By Edward Mackie, Daily Nexus, November 20, 1975
This is the final article in a series on the life and times of Thomas Storke.
[There are a total of six articles in this series; however, the fourth article was not able to be found in online archives.]
Thomas Storke was not alone in his fight against the John Birch Society. The catalogue of community support for the anti-Birch position proved stunning, if not belated.
Santa Barbara was among Robert Welch’s earliest targets. Welch, the self-styled dictator of an ultra-conservative organization that envisioned Red ghosts in every high office and under every bed, was cunning, fanatical and well-financed.
In the heyday of the Birchers, 1959, Welch had solemnly pronounced President Eisenhower “a dedicated, committed agent of the Communist conspiracy.”
Welch’s attacks were always bold, always sweeping, always invincible: unfortunately, they were also false in the same measure.
As providence would have it, though, Justice began to move — with its vast, overwhelming profundity of scathing, seething outrage. The Bircher controversy was not to be simply an academic matter for academics and critics alike to decide upon in the private drawing room; it was to be fought out in all the heat and bitterness of popular indignation on the public stage — thanks to Thomas Storke.
“You can’t kill a rat with a feather duster,” boasted Storke, editor of the News-Press. “In the years I have published my newspaper I have learned… one lesson well — that a newspaper will not be listened to or win respect if it pussyfoots in stating its editorial beliefs.”
“The first Amendment does not guarantee the press the right to say nothing because ‘it might stir things up.’ The spirit of the guarantee implies that newspapermen will question and probe and dig…” And dig he did.
In late 1960, Storke, then 86, was approached by a member of the Society, Dr. Granville Knight, who insisted that the community be informed of the Society’s grandiose designs.
‘Die on Vine’
Storke was disturbed. In one respect, he felt compelled to stand aside. “I’ve seen these crackpot outfits come and go,” he declared. “The less written about them the better. Maybe they’ll die on the vine.” Conventional rules prevailed, however; it did not die.
The extraordinary fury of the Society’s attacks on an old friend of Storke, Chief Justice Earl Warren, finally prompted the editor to let the public in on the act. In a series of articles on January 22 and 23, 1961, the News-Press exposed the intricate dealings of the Society, mostly in its own words.
The following month, in a front-page editorial entitled “High Noon,” Storke challenged the Society to come out and fight. He reminded his readers of a pioneer generation when men were men and when such slanders (as the Society’s) often called for a “visit from a courageous and irate group” brandishing a bucket of tar and feathers.

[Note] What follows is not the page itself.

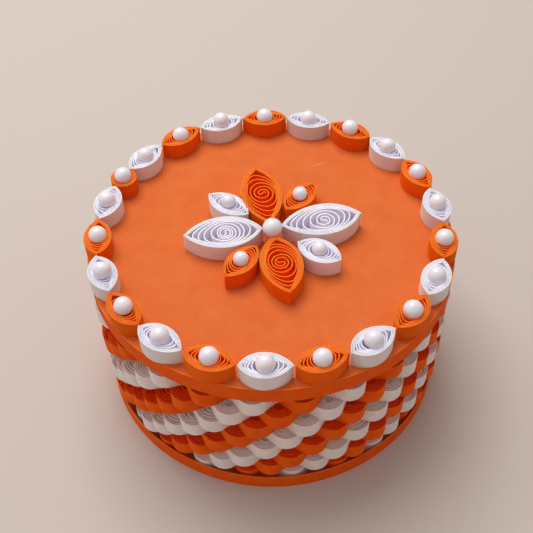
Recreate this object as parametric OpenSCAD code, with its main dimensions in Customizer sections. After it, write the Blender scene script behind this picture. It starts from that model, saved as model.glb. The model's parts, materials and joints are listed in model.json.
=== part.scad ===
// Round gift box of quilled paper: a wall of rolled and pinched strips laid like
// fish scales on a card base, and a lift-off lid with a ring of pearled rolls and
// a flower. The origin is the middle of the base's underside, the front faces -Y.

/* [Paper] */
// Width of the paper strip, which is the height of every roll and band
strip_w = 5; // [3:0.5:8]
// Thickness of a band glued round a board
band_t = 0.5; // [0.3:0.1:1]
// Space between a roll's last pinched point and its neighbour's
point_gap = 0.1; // [0.05:0.05:0.4]
// How far one turn reaches into the next along the roll's flanks
turn_bond = 0.06; // [0.04:0.01:0.1]
// Thickness of the last turn round an open middle
eye_wall = 0.15; // [0.1:0.05:0.3]

/* [Boards] */
// Diameter of the base board and the lid board
board_d = 99; // [85:1:130]
// Thickness of the base board and the lid board
board_t = 1.5; // [1:0.25:3]

/* [Wall] */
// Number of tiers of rolls in the wall
tiers = 9; // [3:1:12]
// Number of orange and white pairs of rolls in one tier
wall_pairs = 12; // [9:1:15]
// Width of a wall roll, from the inside of the box to the outside
wall_roll_w = 9; // [8:0.5:10]
// Width of a wall roll's pinched ends as a share of its round middle
wall_point_share = 0.6; // [0.5:0.05:1]
// Space between the wall and the standing part of either band
wall_clearance = 0.3; // [0.2:0.05:0.6]
// How far the middle tier stands out past the lowest and the highest
wall_bulge = 1.4; // [0:0.1:2]
// Share of a roll by which each tier steps round from the one below
tier_step = 0.45; // [0.3:0.01:0.5]
// Direction of a white roll in the lowest tier, in degrees
wall_start = 6; // [0:1:30]
// Thickness of a wall roll's tightly wound outside
wall_rim = 0.9; // [0.6:0.1:1.2]
// Radius of the open middle of a wall roll
wall_eye_r = 1.2; // [0.8:0.1:1.6]
// Number of loose turns in a wall roll
wall_turns = 3; // [2:1:4]

/* [Lid ring] */
// Number of orange and white pairs of rolls on the lid
ring_pairs = 11; // [9:1:13]
// Width of a ring roll
ring_roll_w = 7; // [6:0.25:8]
// Step from the lid's edge in to the ring of rolls
ring_inset = 0.2; // [0.1:0.1:1]
// Place in the ring of the one short roll, counted clockwise from the back
short_roll = 19; // [1:2:21]
// Length of the short roll as a share of the others
short_share = 0.56; // [0.5:0.01:1]
// Direction of the first roll, in degrees
ring_start = 91; // [80:1:100]
// Thickness of a ring roll's tightly wound outside
ring_rim = 0.7; // [0.5:0.1:1]
// Number of loose turns in a ring roll
ring_turns = 3; // [2:1:4]

/* [Flower] */
// Step of the flower's middle to the right of the lid's middle
flower_x = 0.5; // [-2:0.5:2]
// Step of the flower's middle behind the lid's middle
flower_y = -2; // [-3:0.5:2]
// Radius of the circle on which the large petals' inner points stand
flower_eye_r = 2.5; // [2.2:0.1:2.6]
// Length of a large petal
large_petal_l = 21.6; // [18:0.2:24]
// Width of a large petal
large_petal_w = 11.5; // [10:0.25:12]
// Thickness of a large petal's tightly wound outside
large_petal_rim = 1; // [0.7:0.1:1.3]
// Radius of the round opening in a large petal
large_petal_eye_r = 2.6; // [2:0.1:3]
// Number of loose turns in a large petal
large_petal_turns = 4; // [3:1:5]
// Thickness of the loose strip curled in a large petal's opening
curl_t = 0.35; // [0.25:0.05:0.5]
// Distance between turns of that loose strip
curl_pitch = 0.9; // [0.8:0.1:1.2]
// Length of a small petal
small_petal_l = 13.6; // [12:0.2:14]
// Width of a small petal
small_petal_w = 7; // [6:0.25:7.5]
// Distance from the flower's middle to a small petal's inner point
small_petal_in_r = 8.2; // [7.8:0.1:10]

/* [Pearls] */
// Diameter of a pearl in the ring
ring_pearl_d = 4.8; // [4:0.1:5.4]
// Diameter of a pearl in a small petal
petal_pearl_d = 4.4; // [4:0.1:5]
// Diameter of the pearl in the flower's middle
centre_pearl_d = 5.4; // [5.2:0.1:7]
// Height of a pearl's middle over the roll that it sits in
pearl_rise = 0.8; // [0.4:0.1:1.4]
// Space between a pearl and the edge that it sits on
pearl_clearance = 0.05; // [0.02:0.01:0.1]

/* [Hidden] */
$fn = 48;
// Share of a turn's step that is open at the roll's points
OPEN_SHARE = 0.6;
// How flat the wall's bulge is between its lowest and highest tier
BULGE_POWER = 4;
// How much thicker the wound outside is at the points than on the flanks
POINT_THICKEN = 1.5;

board_r = board_d / 2;
outer_r = board_r + band_t;
wall_h = tiers * strip_w;
wall_z = board_t;
lid_z = wall_z + wall_h;
lid_top_z = lid_z + board_t;
top_z = lid_top_z + strip_w;

// The lowest and highest tiers stand just inside the bands
wall_r = board_r - wall_clearance - wall_roll_w / 2;
wall_step = 180 / wall_pairs;

// All rolls of the ring share the round but for the short one
ring_count = 2 * ring_pairs;
ring_r = outer_r - ring_inset - ring_roll_w / 2;
ring_step = 360 / (ring_count - 1 + short_share);
ring_roll_l = chord(ring_r, ring_step);
short_roll_l = chord(ring_r, ring_step * short_share);

// Large petals: name, direction, turn from that direction, share of the length, colour
LARGE_PETALS = [
    ["back_large_petal", 101, -2, 1.08, "darkorange"],
    ["left_large_petal", 185, 0, 1, "white"],
    ["right_large_petal", 14, -4, 1.04, "white"],
    ["front_large_petal", -80, -1, 0.945, "darkorange"],
];
// Small petals in the corners between them, in the same order of values
SMALL_PETALS = [
    ["back_left_small_petal", 141, 1, 1.045, "white"],
    ["back_right_small_petal", 58, -9, 1, "darkorange"],
    ["front_left_small_petal", -126, -3, 1, "darkorange"],
    ["front_right_small_petal", -35, 2, 0.97, "white"],
];

function tier_name(tier, colour) = str("tier_", tier, "_", colour, "_rolls");
function ring_name(place) = str("ring_roll_", place < 10 ? "0" : "", place);

// Length of a roll that fills an angle of a circle, less the space to the next
function chord(radius, angle) = 2 * radius * tan(angle / 2) - point_gap;

// Distance of a tier's roll middles from the box's middle: its rolls stand point
// to point, and the tiers between the lowest and the highest bulge out
function tier_height_share(tier) = (2 * tier - tiers - 1) / max(1, tiers - 1);
function tier_r(tier) =
    wall_r + wall_bulge * (1 - pow(tier_height_share(tier), BULGE_POWER));

// Radius of either flank of a pinched roll, and its centre's step past the axis
function flank_r(l, w) = (l * l + w * w) / (4 * w);
function flank_step(l, w) = flank_r(l, w) - w / 2;

// Direction of a ring roll, clockwise from the first at the back
function ring_turns_before(place) =
    place < short_roll ? place - 1
    : place == short_roll ? place - 1.5 + short_share / 2
    : place - 2 + short_share;
function ring_angle(place) = ring_start - ring_step * ring_turns_before(place);

// Radius of the opening that a pearl sits in with its middle at pearl_rise
function seat_r(pearl_d) =
    sqrt(pow(pearl_d / 2, 2) - pow(pearl_rise, 2)) + pearl_clearance;

// Height of the middle pearl over the inner points of the large petals
function centre_pearl_rise() =
    sqrt(pow(centre_pearl_d / 2 + pearl_clearance, 2) - pow(flower_eye_r, 2));

// Pinched outline along X: two arcs that meet at a point at either end
module pinched(l, w) {
    intersection() {
        translate([0, flank_step(l, w)]) circle(flank_r(l, w));
        translate([0, -flank_step(l, w)]) circle(flank_r(l, w));
    }
}

// Outline of a roll whose pinched ends may be narrower than its round middle
module roll_outline(l, w, point_share) {
    pinched(l, w * point_share);
    if (point_share < 1) circle(w / 2);
}

// Openings that one loose turn leaves towards both points of a roll
module turn_openings(l, w, step) {
    difference() {
        pinched(l, w);
        pinched(l - 2 * step * OPEN_SHARE, w + 2 * turn_bond);
    }
}

// A rolled and pinched strip along X, open in the middle
module roll_plan(l, w, rim, turns, eye_r, point_share) {
    first_l = l - 2 * rim * POINT_THICKEN;
    first_w = w * point_share - 2 * rim;
    last_l = 2 * (eye_r + rim);
    last_w = 2 * (eye_r + eye_wall);
    step = (first_l - last_l) / 2 / turns;
    narrowing = (first_w - last_w) / max(1, turns - 1);
    difference() {
        roll_outline(l, w, point_share);
        for (turn = [0 : turns - 1])
            turn_openings(first_l - 2 * step * turn, first_w - narrowing * turn, step);
        circle(eye_r);
    }
}

module roll(l, w, rim, turns, eye_r, point_share = 1) {
    linear_extrude(strip_w) roll_plan(l, w, rim, turns, eye_r, point_share);
}

// Half turn of a loose strip, above the X axis
module half_turn(radius) {
    intersection() {
        difference() {
            circle(radius);
            circle(radius - curl_t);
        }
        translate([-radius, -turn_bond / 2]) square([2 * radius, radius + turn_bond]);
    }
}

// Loose end of the strip, curling in from the edge of a round opening
module curl(opening_r) {
    first_r = opening_r + curl_t / 2 - curl_pitch / 4;
    halves = floor((first_r - curl_t) * 2 / curl_pitch);
    linear_extrude(strip_w)
        for (half = [0 : halves - 1])
            rotate(180 * half)
                translate([curl_pitch / 4, 0])
                    half_turn(first_r - half * curl_pitch / 2);
}

module board() {
    color("chocolate") cylinder(h = board_t, r = board_r);
}

module band() {
    color("darkorange")
        linear_extrude(strip_w)
            difference() {
                circle(outer_r);
                circle(board_r);
            }
}

module base_board() {
    board();
}

module base_band() {
    band();
}

// The rolls of one colour in one tier
module tier_rolls(tier, colour) {
    own_turn = colour == "white" ? 0 : wall_step;
    color(colour == "white" ? "white" : "darkorange")
        for (pair = [0 : wall_pairs - 1])
            rotate(wall_start + (tier - 1) * tier_step * wall_step
                + own_turn + 2 * wall_step * pair)
                translate([tier_r(tier), 0, wall_z + (tier - 1) * strip_w])
                    rotate(90)
                        roll(chord(tier_r(tier), wall_step), wall_roll_w, wall_rim,
                            wall_turns, wall_eye_r, wall_point_share);
}

module lid_board() {
    translate([0, 0, lid_z]) board();
}

// The lid's band hangs below its board as a short skirt
module lid_band() {
    translate([0, 0, lid_top_z - strip_w]) band();
}

module on_ring(place) {
    rotate(ring_angle(place)) translate([ring_r, 0, 0]) rotate(90) children();
}

module ring_roll(place) {
    length = place == short_roll ? short_roll_l : ring_roll_l;
    color(place % 2 == 1 ? "darkorange" : "white")
        translate([0, 0, lid_top_z])
            on_ring(place)
                roll(length, ring_roll_w, ring_rim, place == short_roll ? 1 : ring_turns,
                    seat_r(ring_pearl_d));
}

module pearl(pearl_d, rise) {
    color("seashell") translate([0, 0, top_z + rise]) sphere(d = pearl_d);
}

module ring_pearls() {
    for (place = [1 : ring_count]) on_ring(place) pearl(ring_pearl_d, pearl_rise);
}

// Puts a petal's middle where its inner point stands on a circle of the flower
module on_flower(petal, inner_r, l) {
    translate([flower_x, flower_y, 0])
        rotate(petal[1])
            translate([inner_r + l / 2, 0, 0])
                rotate(petal[2])
                    children();
}

module large_petal(petal) {
    l = large_petal_l * petal[3];
    color(petal[4])
        translate([0, 0, lid_top_z])
            on_flower(petal, flower_eye_r, l) {
                roll(l, large_petal_w, large_petal_rim, large_petal_turns, large_petal_eye_r);
                curl(large_petal_eye_r);
            }
}

module small_petal(petal) {
    l = small_petal_l * petal[3];
    color(petal[4])
        translate([0, 0, lid_top_z])
            on_flower(petal, small_petal_in_r, l)
                roll(l, small_petal_w, ring_rim, ring_turns, seat_r(petal_pearl_d));
}

module petal_pearls() {
    for (petal = SMALL_PETALS)
        on_flower(petal, small_petal_in_r, small_petal_l * petal[3])
            pearl(petal_pearl_d, pearl_rise);
}

module centre_pearl() {
    translate([flower_x, flower_y, 0]) pearl(centre_pearl_d, centre_pearl_rise());
}

base_board();
base_band();
for (tier = [1 : tiers], colour = ["orange", "white"])
    tier_rolls(tier, colour);
lid_board();
lid_band();
for (place = [1 : ring_count])
    ring_roll(place);
ring_pearls();
for (petal = LARGE_PETALS)
    large_petal(petal);
for (petal = SMALL_PETALS)
    small_petal(petal);
petal_pearls();
centre_pearl();
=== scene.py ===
"""Looks of a quilled paper gift box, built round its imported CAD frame.

Every roll is one strip of paper, wound, let loose and pinched to two points.
The two bands are glued strips with a lapped end, the boards keep their CAD
shape and take card, and the pearls are slightly uneven beads. Sizes in the
dataclasses are millimetres, and MM turns them to Blender's metres.
"""

from __future__ import annotations

import json
import logging
import math
from dataclasses import dataclass, field
from enum import Enum

import bpy
import numpy as np
from mathutils import Matrix, Vector

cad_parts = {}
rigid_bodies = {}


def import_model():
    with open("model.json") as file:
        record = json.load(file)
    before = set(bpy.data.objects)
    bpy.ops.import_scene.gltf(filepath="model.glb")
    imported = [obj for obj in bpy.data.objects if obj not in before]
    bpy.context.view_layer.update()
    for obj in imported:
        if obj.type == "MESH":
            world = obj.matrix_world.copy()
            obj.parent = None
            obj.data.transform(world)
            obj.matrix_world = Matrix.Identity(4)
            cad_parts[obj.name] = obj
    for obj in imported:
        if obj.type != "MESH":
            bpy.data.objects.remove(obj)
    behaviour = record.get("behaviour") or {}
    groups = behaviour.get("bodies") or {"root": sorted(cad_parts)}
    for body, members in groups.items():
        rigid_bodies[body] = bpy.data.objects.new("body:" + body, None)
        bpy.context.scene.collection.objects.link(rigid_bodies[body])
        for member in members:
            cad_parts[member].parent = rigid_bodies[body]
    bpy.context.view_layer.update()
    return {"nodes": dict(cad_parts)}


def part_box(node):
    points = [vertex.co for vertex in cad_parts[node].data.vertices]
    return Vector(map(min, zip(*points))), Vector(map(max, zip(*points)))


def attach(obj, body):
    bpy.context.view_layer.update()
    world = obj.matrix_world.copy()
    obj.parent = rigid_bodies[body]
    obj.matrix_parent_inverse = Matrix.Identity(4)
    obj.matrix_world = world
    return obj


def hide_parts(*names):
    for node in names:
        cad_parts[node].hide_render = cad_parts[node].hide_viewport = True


LOG = logging.getLogger("gift_box")
MM = 0.001
FULL_TURN = 2 * math.pi
PEARL_RISE = (0.2, 0.9)  # a pearl's middle over the rolls' tops, in millimetres
PEARL_UNEVENNESS = 0.18  # millimetres


class Body(Enum):
    """The two bodies of the box, by the record's names."""

    BOX = "box"
    LID = "lid"


class Colour(Enum):
    """The two colours of quilling strip."""

    ORANGE = "orange"
    WHITE = "white"

    @property
    def slot(self) -> str:
        """The record's material slot of rolls in this colour."""
        return f"{self.value}_rolls"


def linear(hex_colour: str) -> tuple[float, float, float, float]:
    """Turns an sRGB hex colour to linear values.

    Args:
        hex_colour: Six hex digits, without a mark before them.

    Returns:
        Red, green, blue and full alpha.
    """
    shares = [int(hex_colour[i : i + 2], 16) / 255 for i in (0, 2, 4)]
    red, green, blue = [
        s / 12.92 if s <= 0.04045 else ((s + 0.055) / 1.055) ** 2.4 for s in shares
    ]
    return red, green, blue, 1.0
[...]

More than 20,000 requests for reprints flooded in in the editorial’s wake. Letter-writers from all over the country complained that their own community editors feared to take on the Society.
No Loss
Financially, the News-Press lost only a three-inch Dr. Ross dog food ad as a result of the Birch Society coverage. But more than 3,000 new subscribers were quickly added to the News-Press roster, which compensated a good deal.
Hardly three months later, while Storke was home in bed nursing a head cold, he received an unexpected telegram from Columbia’s president, Grayson Kirk, “I have the honor to advise that Columbia University Trustees have awarded you the Pulitzer Prize for editorial writing.” Two additional awards came in: the Elijah Lovejoy Fellowship and the Lauterbach Award for championing civil rights.
In a mixture of amiability and criticism, Harry S. Ashmore of the Arkansas Gazette, himself a Pulitzer-Prize winner, summed up the career of this editor, “Storke included in his personal responsibility all the public, and a good many of the private affairs of his town. His course was sometimes erratic, and among his victims the pure in heart have been counted along with an assortment of scoundrels and poltroons, but no one could ever doubt where he was, or what he was after.”
At age 85, this remarkable being had become the dean of American journalism.